What is less known is that the previously dominant life forms originally residing in our oceans, microbial life, created their own extinction through the creation of the waste gas oxygen. Now mankind finds itself threatening the future of all terrestrial life as carbon dioxide levels rise threatening our atmosphere and everything it supports. As well, our coastal waters are being fished into oblivion as tons of unused, dead by-catch is dumped back into the sea in exchange for each meager haul of usable, edible fish.

Mankind is rushing towards our own demise. Unstoppable, the power of profit is mistaken for the quest for survival.
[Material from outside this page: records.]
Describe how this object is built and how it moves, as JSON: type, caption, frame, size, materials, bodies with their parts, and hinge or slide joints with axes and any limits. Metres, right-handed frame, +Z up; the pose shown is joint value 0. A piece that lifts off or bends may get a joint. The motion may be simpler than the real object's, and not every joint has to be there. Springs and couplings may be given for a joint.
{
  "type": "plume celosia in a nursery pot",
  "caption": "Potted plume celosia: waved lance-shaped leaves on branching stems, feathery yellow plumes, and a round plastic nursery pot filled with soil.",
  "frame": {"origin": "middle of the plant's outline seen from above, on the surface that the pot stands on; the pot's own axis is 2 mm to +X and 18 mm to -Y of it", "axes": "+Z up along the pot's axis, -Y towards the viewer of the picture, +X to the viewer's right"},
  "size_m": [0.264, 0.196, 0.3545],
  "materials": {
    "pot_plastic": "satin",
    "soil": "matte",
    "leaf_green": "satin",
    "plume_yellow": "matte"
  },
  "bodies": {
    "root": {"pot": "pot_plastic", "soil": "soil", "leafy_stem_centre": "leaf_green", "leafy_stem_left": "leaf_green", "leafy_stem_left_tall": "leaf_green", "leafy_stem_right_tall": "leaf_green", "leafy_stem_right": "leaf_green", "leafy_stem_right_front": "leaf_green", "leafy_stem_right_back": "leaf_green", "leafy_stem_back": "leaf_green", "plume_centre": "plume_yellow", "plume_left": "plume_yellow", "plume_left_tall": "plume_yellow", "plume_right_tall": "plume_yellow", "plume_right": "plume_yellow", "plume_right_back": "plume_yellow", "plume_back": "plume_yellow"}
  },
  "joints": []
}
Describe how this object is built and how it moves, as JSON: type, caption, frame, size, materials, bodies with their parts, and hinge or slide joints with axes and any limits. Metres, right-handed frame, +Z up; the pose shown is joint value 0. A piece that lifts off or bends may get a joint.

It speeds us along like an evil destructive force, or perhaps this force is merely the eternal force of nature itself. Perhaps it is nature’s plan that each species has a limited time on Earth. At times when one looks at the damage we do to our world it seems that there is a global human consciousness at work, rushing to inflict as much harm as possible until our time runs out.

On the other hand there is that part of human awareness struggling to understand our true place in our biosphere and to find ways to coexist, therefore lengthening and extending our rule over our domain. Less than 20 years ago we had little idea of the extent of the diversity of creatures residing in the oceans we have lived next to since the time when we slept in trees and caves.

Since primordial ages men have searched the heavens for signs of God and have directed their prayers skyward. These same ancient men also regarded the ocean depths as a place of unknowable evil. Unseen, unknown, its depths foreboding and dark, the deep ocean realms represented hell incarnate.

For the underwater-traveling human being, the water world is Earth set upside down. To look up one sees the smooth glassy bottom of the world, to look down is to peer into a dark, limitless sky.

One thing is for sure, we live because the ocean lives.

Thursday, October 06, 2005

SPLENDID ISOLATION

Cut yourself off. Avoid any sort of human contact, any sort of distraction whatsoever. Live alone in your room, which is hopefully several miles underground or up in the air, and which you have emptied of all but a writing desk, a pile of blank paper, a pen or pencil, and yourself. Revel in the splendid isolation "built in" to this rarified activity of writing, to which so few allow themselves access. Have faith. The mind fills a void. It fills it. It does fill it...

Monday, October 03, 2005

NOMENCLATURE

After considering the foregoing discussions, here's my personal nomenclature for that wonderful/dreadful process of submission: submission in general will be called circulation; individual submissions assertions, rejections returns, and submissions of work turned back recirculations. In other words, I have lots of poems for circulation; some have been returned, and need to be recirculated. I have to work on an assertion now. Sounds good? À bientôt!